Some English Idioms

Over the barrel

Example:My boss had me over the barrel when told me that if I didn’t like the idea of working the night shift I could resign.

Usage: To have someone over the barrel. In this instance I couldn’t resign as the job market is very tough and I have a family to feed so I was at the mercy of my boss. Think of an example where some has had you over the barrel.

Origins: Not over a gun barrel as you might have thought but it origins are from medieval Britain where a drowning or drowned person was put face down across a large barrel to to try and clear their lungs of water. As the person was usually unconscious they were usually at the mercy of others

to determine their fate.

By and Large

Example: By and large the company follows the regulations laid down my the Government concerning carbon emissions.

Usage: used in place of ‘broadly speaking’ or ‘usually’.

Origins: From sailings ships – ‘by’ meant sailing close to the wind and ‘large’ sailing with the wind coming from the aft of the ship. A good sailing ship could sail by and large.

At a loose end.

Example: I was at a loose end without a dancing partner at the ball.

Usage: Describes a time when you have no defined purpose/there is nothing for you to do.

Origins: Sailors on sailing ships spotted by the Captain as having nothing to do would be assigned to check the ships riggings for loose ends.

Son of a Gun.

Example: Son of a Gun!

Usage: Used to express shock or disbelief about something.
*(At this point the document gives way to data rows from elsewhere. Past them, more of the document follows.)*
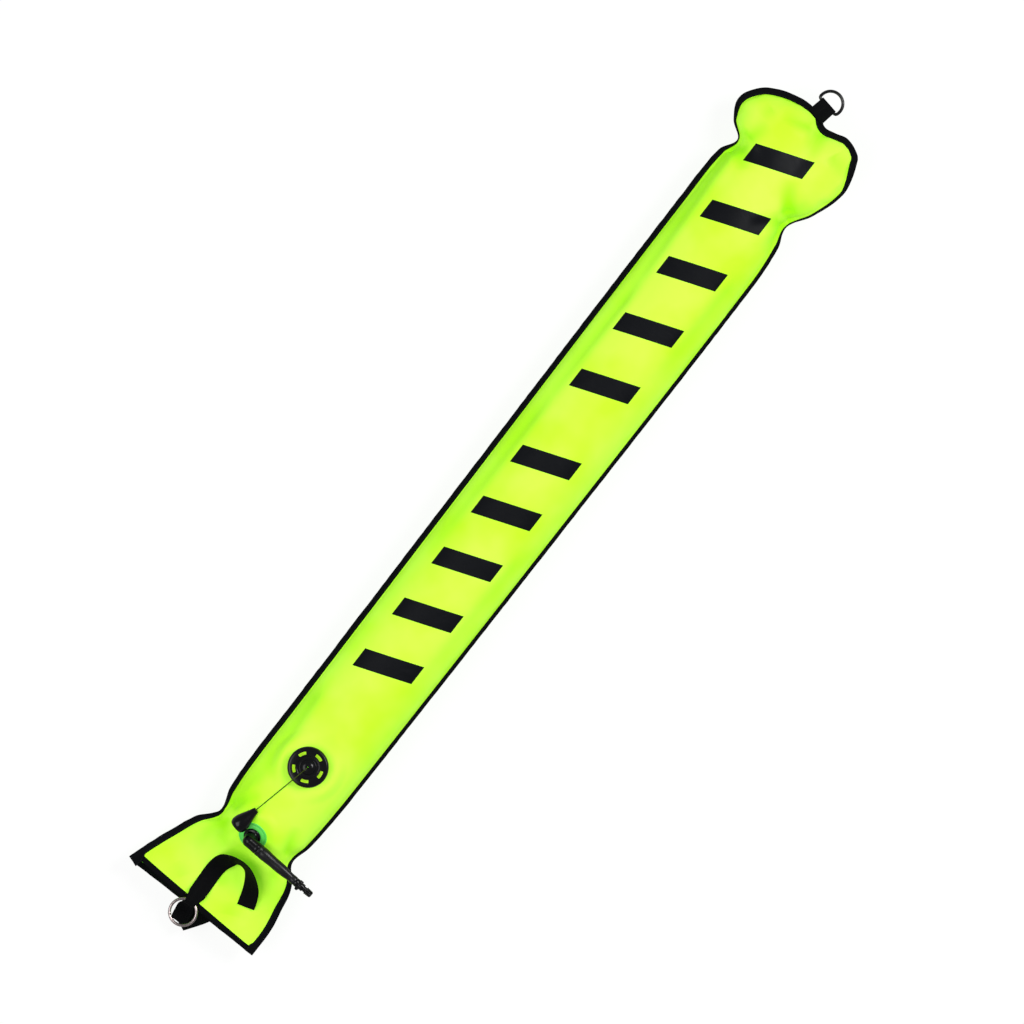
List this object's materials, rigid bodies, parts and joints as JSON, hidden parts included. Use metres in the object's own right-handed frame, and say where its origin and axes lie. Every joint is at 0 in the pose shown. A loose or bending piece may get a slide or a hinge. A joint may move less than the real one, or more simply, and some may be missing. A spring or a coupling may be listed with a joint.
{
  "type": "surface marker buoy",
  "caption": "Inflated diver's marker tube of coated fabric with an open tail skirt, self-sealing sleeve, dump valve with pull cord, oral inflator, tail strap with ring and head D-ring.",
  "frame": {"origin": "middle of the flat patch of the back panel that the buoy rests on, halfway along the fabric", "axes": "+X towards the head with the D-ring, +Y towards the left edge with the head up, +Z out of the front with the valves"},
  "size_m": [1.5994, 0.252, 0.1412],
  "materials": {
    "fabric": "coated nylon, satin, fluorescent yellow-green",
    "binding": "folded woven tape, matte black",
    "webbing": "woven webbing, matte black",
    "valve_flange": "smooth welded TPU",
    "green_patch": "translucent green TPU",
    "black_plastic": "moulded black plastic, glossy",
    "rubber": "black rubber, satin",
    "silicone": "grey silicone",
    "spring_steel": "drawn wire",
    "steel": "polished stainless steel",
    "black_metal": "black coated wire",
    "cord": "braided line, dark olive"
  },
  "bodies": {
    "buoy": {"front_panel": "fabric", "back_panel": "fabric", "edge_binding_left": "binding", "edge_binding_right": "binding", "front_hem_binding": "binding", "back_hem_binding": "binding", "duckbill_front": "fabric", "duckbill_back": "fabric", "dump_valve_flange": "valve_flange", "dump_valve_gasket": "rubber", "dump_valve_cap": "black_plastic", "dump_valve_spring": "spring_steel", "pull_cord": "cord", "inflator_flange": "green_patch", "tail_strap": "webbing", "head_tab": "webbing"},
    "dump_poppet": {"dump_valve_poppet": "black_plastic", "dump_valve_seal": "silicone"},
    "pull_knob": {"pull_knob": "black_plastic"},
    "inflator": {"inflator_elbow": "black_plastic", "inflator_hose": "rubber", "inflator_barrel": "black_plastic"},
    "lock_ring": {"lock_ring": "black_plastic"},
    "mouthpiece": {"mouthpiece": "black_plastic", "mouthpiece_seal": "silicone"},
    "head_d_ring": {"head_d_ring": "black_metal"},
    "tail_ring": {"tail_ring": "steel"}
  },
  "joints": [
    {"name": "dump_pull", "type": "slide", "parent": "buoy", "child": "pull_knob", "axis": [-0.9687, 0.2059, -0.1386], "range_m": [0, 0.003], "stiffness_N_per_m": 100, "springref_m": -0.004},
    {"name": "dump_poppet_lift", "type": "slide", "parent": "buoy", "child": "dump_poppet", "axis": [-0.0069, 0, 1], "range_m": [0, 0.003], "stiffness_N_per_m": 100, "springref_m": -0.004, "deforming": ["dump_valve_spring"]},
    {"name": "inflator_swivel", "type": "hinge", "parent": "buoy", "child": "inflator", "pos_m": [-0.61717, 0.005, 0.09542], "axis": [-0.5521, 0, 0.8338], "range_deg": [-20, 60]},
    {"name": "lock_ring_turn", "type": "hinge", "parent": "inflator", "child": "lock_ring", "pos_m": [-0.62655, 0.005, 0.10959], "axis": [0.0582, 0.9976, 0.0385], "range_deg": [0, 90]},
    {"name": "mouthpiece_push", "type": "slide", "parent": "inflator", "child": "mouthpiece", "axis": [0.0582, 0.9976, 0.0385], "range_m": [0, 0.004], "stiffness_N_per_m": 200, "springref_m": -0.003},
    {"name": "head_ring_swing", "type": "hinge", "parent": "buoy", "child": "head_d_ring", "pos_m": [0.77444, -0.007, 0.05925], "axis": [0.1908, 0.9816, 0], "range_deg": [-90, 90]},
    {"name": "tail_ring_swing", "type": "hinge", "parent": "buoy", "child": "tail_ring", "pos_m": [-0.753, 0.018, 0.05551], "axis": [0, 1, 0], "range_deg": [0, 100]}
  ],
  "couplings": [
    {"joint": "dump_poppet_lift", "follows": "dump_pull", "ratio": 1}
  ]
}
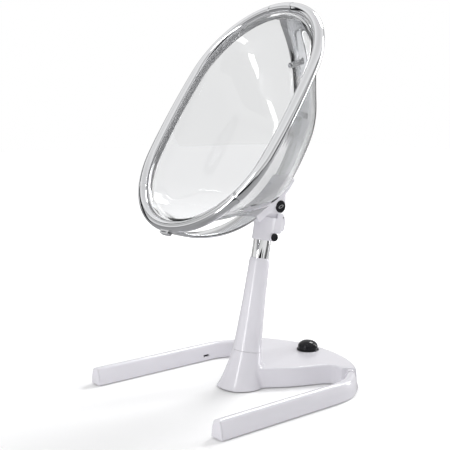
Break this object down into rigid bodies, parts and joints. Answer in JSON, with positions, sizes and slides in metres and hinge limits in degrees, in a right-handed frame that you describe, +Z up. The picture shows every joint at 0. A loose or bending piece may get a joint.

Origins: When women were allowed to live on ships in the olden days there were often unwanted pregnancies. The women gave birth in an area usually between the midship gun and a canvas screen aboard the ship. Hence when the child was born and the father unknown they were termed as a son of a gun.

Spick and Span

Example: She kept her house spick and span.

Origins: This means to keep things neat and tidy. The origins are from when sailing ships where launched in the past, they still had wood shavings – ‘span’ and shiny nails and tacks called spicks gleaming on their decks.

A Square Meal

Example: I had one square meal a day

Usage: Used to imply that the meal was a hearty/filling one – usally dinner

Origins: From sailing ships where meals were stored on square trays. Sailors were usually served just one filling meal in the evening on their square food tray – hence the term square meal developed.

Cold enough to freeze the balls off a brass monkey.

Example: It was cold enough today to freeze the balls of a brass monkey.

Usage: Used to imply that the weather is extremely cold.

Origins: It has nothing to do with a statue of a brass monkey as you migh be inclined to think. The term comes from the brass trays used to store canon balls in pyramid formation with 16 at the bottom of the stack. When the weather go very cold the brass monkey (I.e the tray) would contract faster that the iron canon balls it held and so force the canon balls to spill out. Hence the term cold enough to freeze the balls of a brass monkey.